── PROVIDED DATA
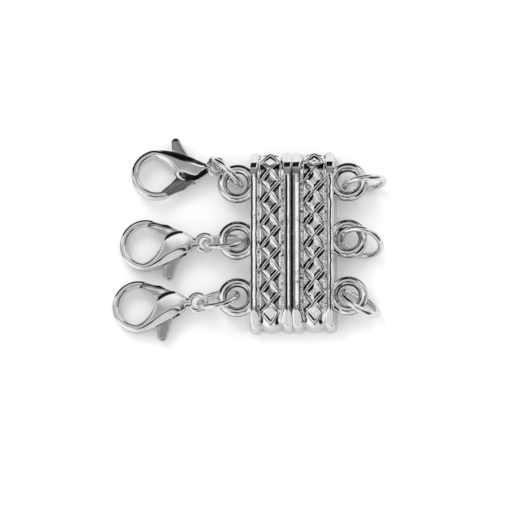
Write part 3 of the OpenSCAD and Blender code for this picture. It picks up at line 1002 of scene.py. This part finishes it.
────
── PROVIDED DATA
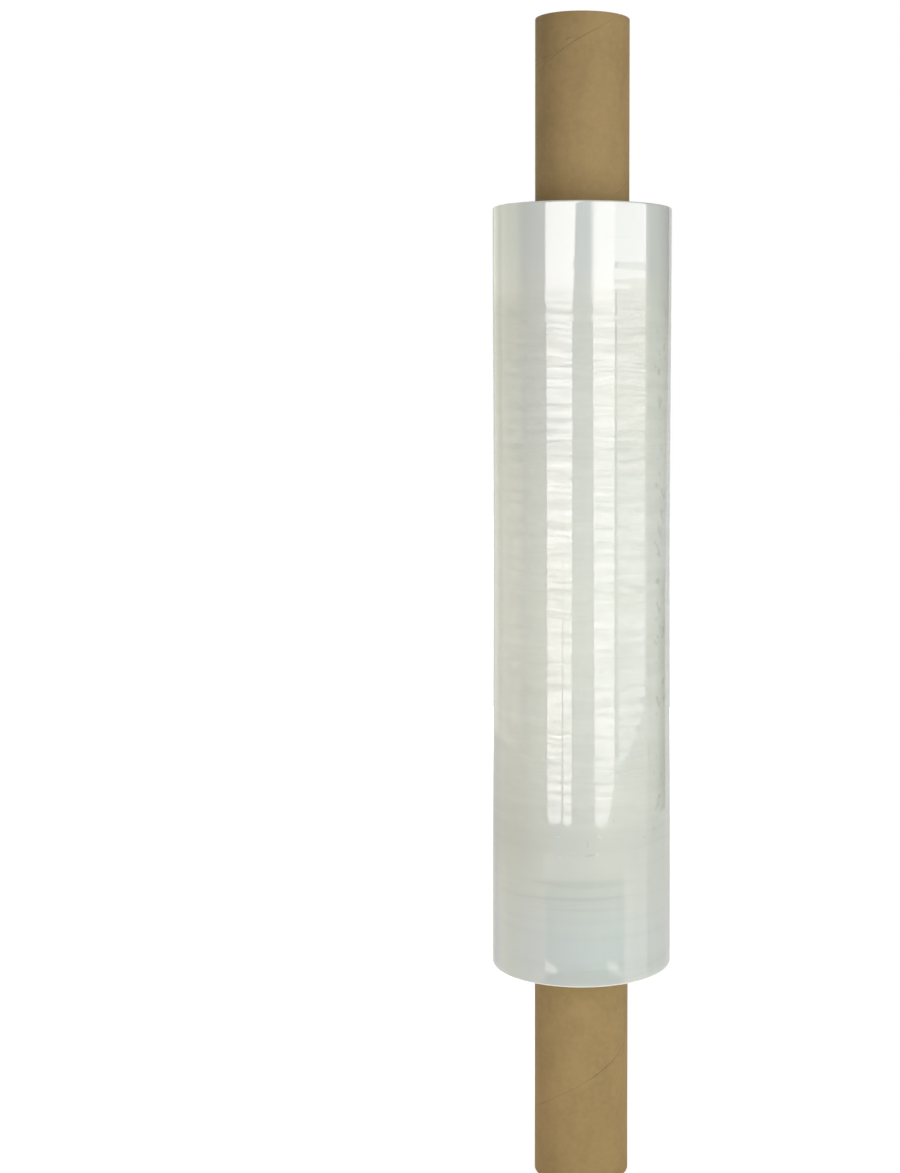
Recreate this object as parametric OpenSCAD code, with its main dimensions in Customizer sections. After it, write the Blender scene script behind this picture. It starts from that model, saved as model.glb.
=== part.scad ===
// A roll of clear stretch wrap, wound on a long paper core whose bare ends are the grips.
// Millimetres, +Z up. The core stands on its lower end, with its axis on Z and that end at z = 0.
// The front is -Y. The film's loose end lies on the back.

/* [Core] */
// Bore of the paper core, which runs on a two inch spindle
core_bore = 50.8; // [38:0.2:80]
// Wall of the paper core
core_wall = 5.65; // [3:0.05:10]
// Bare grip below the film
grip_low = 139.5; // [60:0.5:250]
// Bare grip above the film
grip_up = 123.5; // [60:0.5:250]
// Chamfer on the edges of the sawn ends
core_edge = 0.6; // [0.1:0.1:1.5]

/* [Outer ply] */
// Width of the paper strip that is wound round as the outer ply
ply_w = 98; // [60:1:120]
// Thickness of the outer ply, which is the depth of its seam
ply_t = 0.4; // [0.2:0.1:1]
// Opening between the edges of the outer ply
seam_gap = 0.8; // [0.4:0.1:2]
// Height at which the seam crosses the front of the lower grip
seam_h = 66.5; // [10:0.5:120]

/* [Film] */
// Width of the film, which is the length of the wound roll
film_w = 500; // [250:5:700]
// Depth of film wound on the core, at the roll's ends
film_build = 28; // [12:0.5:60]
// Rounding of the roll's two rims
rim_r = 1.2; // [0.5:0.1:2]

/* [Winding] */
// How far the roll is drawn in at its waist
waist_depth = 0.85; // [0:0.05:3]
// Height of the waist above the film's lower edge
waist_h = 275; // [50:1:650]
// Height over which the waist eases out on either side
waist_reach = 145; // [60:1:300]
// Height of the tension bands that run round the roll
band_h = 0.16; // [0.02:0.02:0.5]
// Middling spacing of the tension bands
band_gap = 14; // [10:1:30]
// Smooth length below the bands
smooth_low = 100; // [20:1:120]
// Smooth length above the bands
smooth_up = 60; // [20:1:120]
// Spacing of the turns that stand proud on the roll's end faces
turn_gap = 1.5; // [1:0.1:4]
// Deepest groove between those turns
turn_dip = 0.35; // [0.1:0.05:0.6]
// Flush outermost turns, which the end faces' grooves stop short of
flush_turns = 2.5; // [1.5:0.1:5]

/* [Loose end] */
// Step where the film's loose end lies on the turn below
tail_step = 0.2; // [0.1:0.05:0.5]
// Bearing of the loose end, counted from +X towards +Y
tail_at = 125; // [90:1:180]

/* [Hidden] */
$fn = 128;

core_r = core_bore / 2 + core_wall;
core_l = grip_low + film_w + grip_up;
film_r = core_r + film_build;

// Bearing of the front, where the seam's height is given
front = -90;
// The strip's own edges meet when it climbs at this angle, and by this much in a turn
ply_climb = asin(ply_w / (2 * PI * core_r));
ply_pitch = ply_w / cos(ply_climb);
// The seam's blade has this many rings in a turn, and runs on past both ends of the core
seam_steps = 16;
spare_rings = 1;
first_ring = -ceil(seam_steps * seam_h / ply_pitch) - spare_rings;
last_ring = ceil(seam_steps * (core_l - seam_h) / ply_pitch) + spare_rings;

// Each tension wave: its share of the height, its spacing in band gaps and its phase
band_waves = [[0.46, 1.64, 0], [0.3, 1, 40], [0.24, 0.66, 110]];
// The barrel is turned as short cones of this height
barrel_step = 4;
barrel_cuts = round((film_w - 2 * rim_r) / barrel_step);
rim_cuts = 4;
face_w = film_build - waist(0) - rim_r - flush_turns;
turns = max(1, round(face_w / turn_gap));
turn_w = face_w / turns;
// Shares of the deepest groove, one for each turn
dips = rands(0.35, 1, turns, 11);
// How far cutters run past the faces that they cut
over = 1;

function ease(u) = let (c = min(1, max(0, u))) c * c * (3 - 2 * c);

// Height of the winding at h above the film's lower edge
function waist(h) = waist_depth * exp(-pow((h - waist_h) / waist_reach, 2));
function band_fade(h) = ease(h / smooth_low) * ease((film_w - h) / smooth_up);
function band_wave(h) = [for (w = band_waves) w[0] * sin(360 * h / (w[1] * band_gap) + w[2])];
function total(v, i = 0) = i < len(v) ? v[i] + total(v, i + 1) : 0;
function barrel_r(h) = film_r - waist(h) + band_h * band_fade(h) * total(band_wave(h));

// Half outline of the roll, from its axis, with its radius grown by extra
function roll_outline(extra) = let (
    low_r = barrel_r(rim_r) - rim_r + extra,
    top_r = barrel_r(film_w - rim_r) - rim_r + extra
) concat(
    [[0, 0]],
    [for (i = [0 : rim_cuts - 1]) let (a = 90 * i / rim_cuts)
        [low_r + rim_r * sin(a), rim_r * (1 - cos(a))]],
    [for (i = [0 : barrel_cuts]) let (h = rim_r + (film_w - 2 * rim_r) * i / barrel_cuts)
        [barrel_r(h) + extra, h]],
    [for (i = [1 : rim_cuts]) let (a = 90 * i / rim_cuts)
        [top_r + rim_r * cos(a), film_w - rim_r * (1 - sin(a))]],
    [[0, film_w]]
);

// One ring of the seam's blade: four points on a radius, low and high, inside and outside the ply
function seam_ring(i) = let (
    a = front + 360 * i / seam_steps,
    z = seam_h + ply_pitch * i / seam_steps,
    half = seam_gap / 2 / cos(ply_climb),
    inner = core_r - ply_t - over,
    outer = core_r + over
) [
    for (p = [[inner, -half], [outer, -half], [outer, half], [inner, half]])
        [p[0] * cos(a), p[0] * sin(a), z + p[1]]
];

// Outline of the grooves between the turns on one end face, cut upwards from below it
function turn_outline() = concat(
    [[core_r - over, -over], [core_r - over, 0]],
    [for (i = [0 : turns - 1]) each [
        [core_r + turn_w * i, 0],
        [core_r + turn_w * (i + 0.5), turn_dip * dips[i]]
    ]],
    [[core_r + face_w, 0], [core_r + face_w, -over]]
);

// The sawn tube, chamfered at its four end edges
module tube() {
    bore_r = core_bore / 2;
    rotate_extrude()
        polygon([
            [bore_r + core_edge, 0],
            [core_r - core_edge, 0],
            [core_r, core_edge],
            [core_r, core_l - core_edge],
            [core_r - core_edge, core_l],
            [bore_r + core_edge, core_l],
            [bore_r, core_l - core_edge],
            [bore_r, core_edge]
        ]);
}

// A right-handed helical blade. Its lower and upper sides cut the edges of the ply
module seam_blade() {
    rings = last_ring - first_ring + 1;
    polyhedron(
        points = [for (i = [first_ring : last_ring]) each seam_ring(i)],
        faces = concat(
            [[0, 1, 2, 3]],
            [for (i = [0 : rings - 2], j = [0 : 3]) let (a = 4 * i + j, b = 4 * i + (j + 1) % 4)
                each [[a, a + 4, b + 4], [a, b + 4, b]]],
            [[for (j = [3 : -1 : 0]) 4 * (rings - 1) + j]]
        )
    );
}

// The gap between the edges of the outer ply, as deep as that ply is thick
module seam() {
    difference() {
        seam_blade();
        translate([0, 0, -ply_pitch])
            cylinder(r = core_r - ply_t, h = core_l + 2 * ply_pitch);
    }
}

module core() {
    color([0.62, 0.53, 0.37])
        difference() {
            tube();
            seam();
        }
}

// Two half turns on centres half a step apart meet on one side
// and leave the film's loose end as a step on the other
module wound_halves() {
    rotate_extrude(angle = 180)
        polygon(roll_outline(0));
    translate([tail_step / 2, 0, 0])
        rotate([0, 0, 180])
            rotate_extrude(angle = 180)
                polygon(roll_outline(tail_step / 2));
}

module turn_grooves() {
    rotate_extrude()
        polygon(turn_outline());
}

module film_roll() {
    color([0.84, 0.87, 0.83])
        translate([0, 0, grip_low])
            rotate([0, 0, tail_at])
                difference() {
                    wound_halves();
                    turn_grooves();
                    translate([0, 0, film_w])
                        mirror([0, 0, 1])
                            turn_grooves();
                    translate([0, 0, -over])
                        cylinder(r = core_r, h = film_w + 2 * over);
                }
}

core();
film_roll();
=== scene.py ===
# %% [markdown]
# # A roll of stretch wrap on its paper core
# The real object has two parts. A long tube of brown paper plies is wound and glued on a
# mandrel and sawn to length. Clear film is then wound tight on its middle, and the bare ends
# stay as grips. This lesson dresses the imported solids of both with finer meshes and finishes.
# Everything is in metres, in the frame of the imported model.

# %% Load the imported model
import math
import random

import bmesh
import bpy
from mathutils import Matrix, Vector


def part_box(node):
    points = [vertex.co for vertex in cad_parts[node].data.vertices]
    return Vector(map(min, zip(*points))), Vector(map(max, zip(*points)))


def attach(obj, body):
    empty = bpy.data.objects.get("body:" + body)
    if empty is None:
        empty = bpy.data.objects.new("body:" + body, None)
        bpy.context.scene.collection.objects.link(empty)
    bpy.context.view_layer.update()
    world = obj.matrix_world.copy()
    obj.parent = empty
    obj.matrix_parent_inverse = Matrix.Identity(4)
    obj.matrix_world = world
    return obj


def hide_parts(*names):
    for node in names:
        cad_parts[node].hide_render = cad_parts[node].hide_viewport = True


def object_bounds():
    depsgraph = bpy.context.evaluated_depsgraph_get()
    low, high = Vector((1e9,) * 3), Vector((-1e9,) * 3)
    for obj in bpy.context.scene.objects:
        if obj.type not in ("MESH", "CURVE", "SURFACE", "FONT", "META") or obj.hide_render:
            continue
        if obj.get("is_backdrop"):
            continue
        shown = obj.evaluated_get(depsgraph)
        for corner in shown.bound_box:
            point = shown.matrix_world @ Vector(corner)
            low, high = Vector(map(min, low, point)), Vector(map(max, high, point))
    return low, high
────
── PROVIDED DATA
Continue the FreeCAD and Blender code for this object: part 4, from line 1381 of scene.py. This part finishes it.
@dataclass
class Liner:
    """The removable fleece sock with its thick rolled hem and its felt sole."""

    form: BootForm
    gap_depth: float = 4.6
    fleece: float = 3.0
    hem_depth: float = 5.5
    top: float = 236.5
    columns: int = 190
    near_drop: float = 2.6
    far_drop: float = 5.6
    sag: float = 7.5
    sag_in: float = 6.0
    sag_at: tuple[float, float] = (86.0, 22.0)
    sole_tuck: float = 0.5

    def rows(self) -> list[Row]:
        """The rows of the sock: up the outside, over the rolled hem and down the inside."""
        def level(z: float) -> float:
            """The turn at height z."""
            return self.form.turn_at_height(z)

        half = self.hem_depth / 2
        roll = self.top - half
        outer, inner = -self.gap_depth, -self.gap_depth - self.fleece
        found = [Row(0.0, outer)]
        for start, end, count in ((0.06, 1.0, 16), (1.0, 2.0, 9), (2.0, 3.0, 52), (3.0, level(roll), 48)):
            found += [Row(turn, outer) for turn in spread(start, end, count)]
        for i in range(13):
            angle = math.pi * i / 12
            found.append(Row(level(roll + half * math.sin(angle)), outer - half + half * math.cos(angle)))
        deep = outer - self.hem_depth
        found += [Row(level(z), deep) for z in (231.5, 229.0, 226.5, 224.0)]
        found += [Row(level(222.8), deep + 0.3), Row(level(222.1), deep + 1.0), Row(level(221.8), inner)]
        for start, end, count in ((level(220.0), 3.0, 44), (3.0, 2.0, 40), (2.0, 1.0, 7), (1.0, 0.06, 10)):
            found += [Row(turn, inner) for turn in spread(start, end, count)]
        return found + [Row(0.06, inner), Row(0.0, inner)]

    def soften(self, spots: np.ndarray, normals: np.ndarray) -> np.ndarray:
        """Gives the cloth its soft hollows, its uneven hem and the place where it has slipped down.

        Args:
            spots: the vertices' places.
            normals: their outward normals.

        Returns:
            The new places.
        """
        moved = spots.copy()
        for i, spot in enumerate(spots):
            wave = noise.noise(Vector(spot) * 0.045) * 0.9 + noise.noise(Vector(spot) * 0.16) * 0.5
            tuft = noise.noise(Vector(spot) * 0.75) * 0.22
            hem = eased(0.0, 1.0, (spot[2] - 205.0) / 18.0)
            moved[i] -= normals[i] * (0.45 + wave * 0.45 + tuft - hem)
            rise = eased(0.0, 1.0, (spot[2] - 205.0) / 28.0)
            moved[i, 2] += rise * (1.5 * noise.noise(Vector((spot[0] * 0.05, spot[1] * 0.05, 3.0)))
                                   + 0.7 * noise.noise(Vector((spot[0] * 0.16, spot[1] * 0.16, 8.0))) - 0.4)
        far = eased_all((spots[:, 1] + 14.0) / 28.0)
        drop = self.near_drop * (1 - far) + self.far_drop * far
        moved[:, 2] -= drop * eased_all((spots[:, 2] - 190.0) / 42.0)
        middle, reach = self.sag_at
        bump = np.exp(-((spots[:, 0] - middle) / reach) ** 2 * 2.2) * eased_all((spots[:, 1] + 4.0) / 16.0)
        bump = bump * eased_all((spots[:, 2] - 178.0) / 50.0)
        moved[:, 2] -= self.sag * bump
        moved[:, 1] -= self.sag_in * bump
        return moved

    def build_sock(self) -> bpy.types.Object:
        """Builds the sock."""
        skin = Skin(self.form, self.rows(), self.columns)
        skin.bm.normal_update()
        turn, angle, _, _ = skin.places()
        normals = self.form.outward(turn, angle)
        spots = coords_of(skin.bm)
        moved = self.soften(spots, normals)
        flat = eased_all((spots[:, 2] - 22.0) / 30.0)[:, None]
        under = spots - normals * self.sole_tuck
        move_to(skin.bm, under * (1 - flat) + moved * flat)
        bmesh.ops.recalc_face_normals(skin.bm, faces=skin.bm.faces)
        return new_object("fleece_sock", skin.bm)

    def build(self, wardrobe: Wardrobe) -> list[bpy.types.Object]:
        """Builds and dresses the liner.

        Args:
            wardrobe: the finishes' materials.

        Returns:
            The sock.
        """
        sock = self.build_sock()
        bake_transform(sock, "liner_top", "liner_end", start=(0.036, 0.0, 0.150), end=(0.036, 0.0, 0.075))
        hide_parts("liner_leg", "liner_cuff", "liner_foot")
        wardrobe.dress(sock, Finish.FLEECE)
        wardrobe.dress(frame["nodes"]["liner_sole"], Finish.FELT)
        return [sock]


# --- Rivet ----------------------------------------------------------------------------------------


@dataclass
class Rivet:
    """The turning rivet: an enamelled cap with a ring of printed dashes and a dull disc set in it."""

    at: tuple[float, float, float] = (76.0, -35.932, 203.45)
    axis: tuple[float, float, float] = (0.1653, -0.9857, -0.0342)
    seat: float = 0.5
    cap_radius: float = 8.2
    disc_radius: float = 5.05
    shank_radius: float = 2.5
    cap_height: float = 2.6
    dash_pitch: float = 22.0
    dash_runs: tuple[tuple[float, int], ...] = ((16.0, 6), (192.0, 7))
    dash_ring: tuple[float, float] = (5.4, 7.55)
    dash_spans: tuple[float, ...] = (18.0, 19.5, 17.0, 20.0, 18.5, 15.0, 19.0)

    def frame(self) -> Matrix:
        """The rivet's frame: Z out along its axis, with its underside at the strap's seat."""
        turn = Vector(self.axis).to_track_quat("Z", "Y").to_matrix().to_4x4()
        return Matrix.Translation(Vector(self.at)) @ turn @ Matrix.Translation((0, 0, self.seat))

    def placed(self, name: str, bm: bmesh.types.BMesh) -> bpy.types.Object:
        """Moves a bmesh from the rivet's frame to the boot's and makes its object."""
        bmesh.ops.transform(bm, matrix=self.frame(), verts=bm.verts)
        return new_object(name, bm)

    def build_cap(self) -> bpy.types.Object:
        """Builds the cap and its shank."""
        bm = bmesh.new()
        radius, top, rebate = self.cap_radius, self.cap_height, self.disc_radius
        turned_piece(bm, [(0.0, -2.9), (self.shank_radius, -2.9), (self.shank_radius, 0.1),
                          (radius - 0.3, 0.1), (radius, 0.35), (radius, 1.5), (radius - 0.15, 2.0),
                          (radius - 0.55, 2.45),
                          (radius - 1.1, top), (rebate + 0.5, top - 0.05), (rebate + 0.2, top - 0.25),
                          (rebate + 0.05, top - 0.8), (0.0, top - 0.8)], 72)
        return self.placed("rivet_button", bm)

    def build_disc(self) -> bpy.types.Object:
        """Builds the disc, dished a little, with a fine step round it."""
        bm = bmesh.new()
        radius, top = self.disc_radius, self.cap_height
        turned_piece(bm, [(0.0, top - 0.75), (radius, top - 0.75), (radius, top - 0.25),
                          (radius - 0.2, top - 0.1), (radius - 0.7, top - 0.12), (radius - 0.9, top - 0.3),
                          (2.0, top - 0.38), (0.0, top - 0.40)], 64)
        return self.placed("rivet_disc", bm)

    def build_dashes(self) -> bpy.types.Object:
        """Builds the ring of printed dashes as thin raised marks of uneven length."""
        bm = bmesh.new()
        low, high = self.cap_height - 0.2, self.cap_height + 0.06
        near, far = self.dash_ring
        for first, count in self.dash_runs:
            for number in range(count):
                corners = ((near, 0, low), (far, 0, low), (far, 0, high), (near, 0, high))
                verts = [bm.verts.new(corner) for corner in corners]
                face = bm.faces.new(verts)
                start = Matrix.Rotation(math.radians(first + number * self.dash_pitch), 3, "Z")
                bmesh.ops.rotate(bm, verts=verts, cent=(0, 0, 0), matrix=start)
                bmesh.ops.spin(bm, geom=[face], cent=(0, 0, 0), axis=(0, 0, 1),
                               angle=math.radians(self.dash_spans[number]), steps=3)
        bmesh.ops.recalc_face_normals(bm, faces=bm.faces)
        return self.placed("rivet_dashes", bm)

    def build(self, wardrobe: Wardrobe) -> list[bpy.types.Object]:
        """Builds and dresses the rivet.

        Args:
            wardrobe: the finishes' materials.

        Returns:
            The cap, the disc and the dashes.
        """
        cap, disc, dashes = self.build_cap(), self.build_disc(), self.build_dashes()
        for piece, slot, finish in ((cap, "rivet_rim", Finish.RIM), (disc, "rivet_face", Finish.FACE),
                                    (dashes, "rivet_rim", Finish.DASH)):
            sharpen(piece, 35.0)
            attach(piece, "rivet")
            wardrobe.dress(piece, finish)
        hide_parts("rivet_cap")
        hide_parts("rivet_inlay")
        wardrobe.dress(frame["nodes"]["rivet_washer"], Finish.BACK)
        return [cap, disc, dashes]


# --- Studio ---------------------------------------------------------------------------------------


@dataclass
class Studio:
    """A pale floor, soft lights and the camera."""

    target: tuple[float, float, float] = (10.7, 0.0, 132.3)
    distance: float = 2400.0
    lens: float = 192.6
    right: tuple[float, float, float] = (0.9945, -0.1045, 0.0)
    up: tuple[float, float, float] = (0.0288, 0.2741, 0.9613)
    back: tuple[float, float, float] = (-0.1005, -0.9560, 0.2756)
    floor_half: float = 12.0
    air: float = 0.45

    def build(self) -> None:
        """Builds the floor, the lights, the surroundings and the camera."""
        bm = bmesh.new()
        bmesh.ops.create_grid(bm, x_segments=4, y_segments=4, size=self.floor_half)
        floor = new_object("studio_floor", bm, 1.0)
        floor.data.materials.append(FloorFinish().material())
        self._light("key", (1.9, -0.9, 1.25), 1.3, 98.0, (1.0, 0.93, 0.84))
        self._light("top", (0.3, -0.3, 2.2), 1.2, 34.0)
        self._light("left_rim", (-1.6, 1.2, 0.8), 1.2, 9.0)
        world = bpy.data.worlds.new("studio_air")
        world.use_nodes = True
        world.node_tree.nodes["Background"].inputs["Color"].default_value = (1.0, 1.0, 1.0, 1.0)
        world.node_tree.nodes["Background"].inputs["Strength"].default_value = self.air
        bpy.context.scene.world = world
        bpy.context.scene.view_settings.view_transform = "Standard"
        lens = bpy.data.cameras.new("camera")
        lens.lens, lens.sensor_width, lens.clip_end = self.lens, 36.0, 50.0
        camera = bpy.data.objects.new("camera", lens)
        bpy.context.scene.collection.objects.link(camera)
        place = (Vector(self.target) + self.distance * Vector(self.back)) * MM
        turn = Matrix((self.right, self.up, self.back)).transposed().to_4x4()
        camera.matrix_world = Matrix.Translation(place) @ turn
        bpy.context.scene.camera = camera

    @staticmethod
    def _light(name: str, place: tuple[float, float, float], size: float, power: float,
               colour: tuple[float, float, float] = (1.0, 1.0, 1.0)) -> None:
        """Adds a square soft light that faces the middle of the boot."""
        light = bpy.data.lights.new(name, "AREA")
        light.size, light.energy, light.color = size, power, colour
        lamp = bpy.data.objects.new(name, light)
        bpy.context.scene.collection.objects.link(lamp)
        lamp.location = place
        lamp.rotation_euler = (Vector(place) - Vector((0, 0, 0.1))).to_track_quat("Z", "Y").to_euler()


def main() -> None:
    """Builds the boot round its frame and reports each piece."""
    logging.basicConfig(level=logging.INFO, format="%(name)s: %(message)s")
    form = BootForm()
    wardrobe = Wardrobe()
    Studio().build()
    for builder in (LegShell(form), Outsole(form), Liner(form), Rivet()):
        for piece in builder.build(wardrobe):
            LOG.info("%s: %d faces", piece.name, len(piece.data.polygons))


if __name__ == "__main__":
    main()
────
All lines in the listing above from the line containing "translate([tail_step / 2, 0, 0])" to the line containing "from mathutils import Matrix, Vector", inclusive, should be retyped exactly; no other lines should appear.

    translate([tail_step / 2, 0, 0])
        rotate([0, 0, 180])
            rotate_extrude(angle = 180)
                polygon(roll_outline(tail_step / 2));
}

module turn_grooves() {
    rotate_extrude()
        polygon(turn_outline());
}

module film_roll() {
    color([0.84, 0.87, 0.83])
        translate([0, 0, grip_low])
            rotate([0, 0, tail_at])
                difference() {
                    wound_halves();
                    turn_grooves();
                    translate([0, 0, film_w])
                        mirror([0, 0, 1])
                            turn_grooves();
                    translate([0, 0, -over])
                        cylinder(r = core_r, h = film_w + 2 * over);
                }
}

core();
film_roll();
=== scene.py ===
# %% [markdown]
# # A roll of stretch wrap on its paper core
# The real object has two parts. A long tube of brown paper plies is wound and glued on a
# mandrel and sawn to length. Clear film is then wound tight on its middle, and the bare ends
# stay as grips. This lesson dresses the imported solids of both with finer meshes and finishes.
# Everything is in metres, in the frame of the imported model.

# %% Load the imported model
import math
import random

import bmesh
import bpy
from mathutils import Matrix, Vector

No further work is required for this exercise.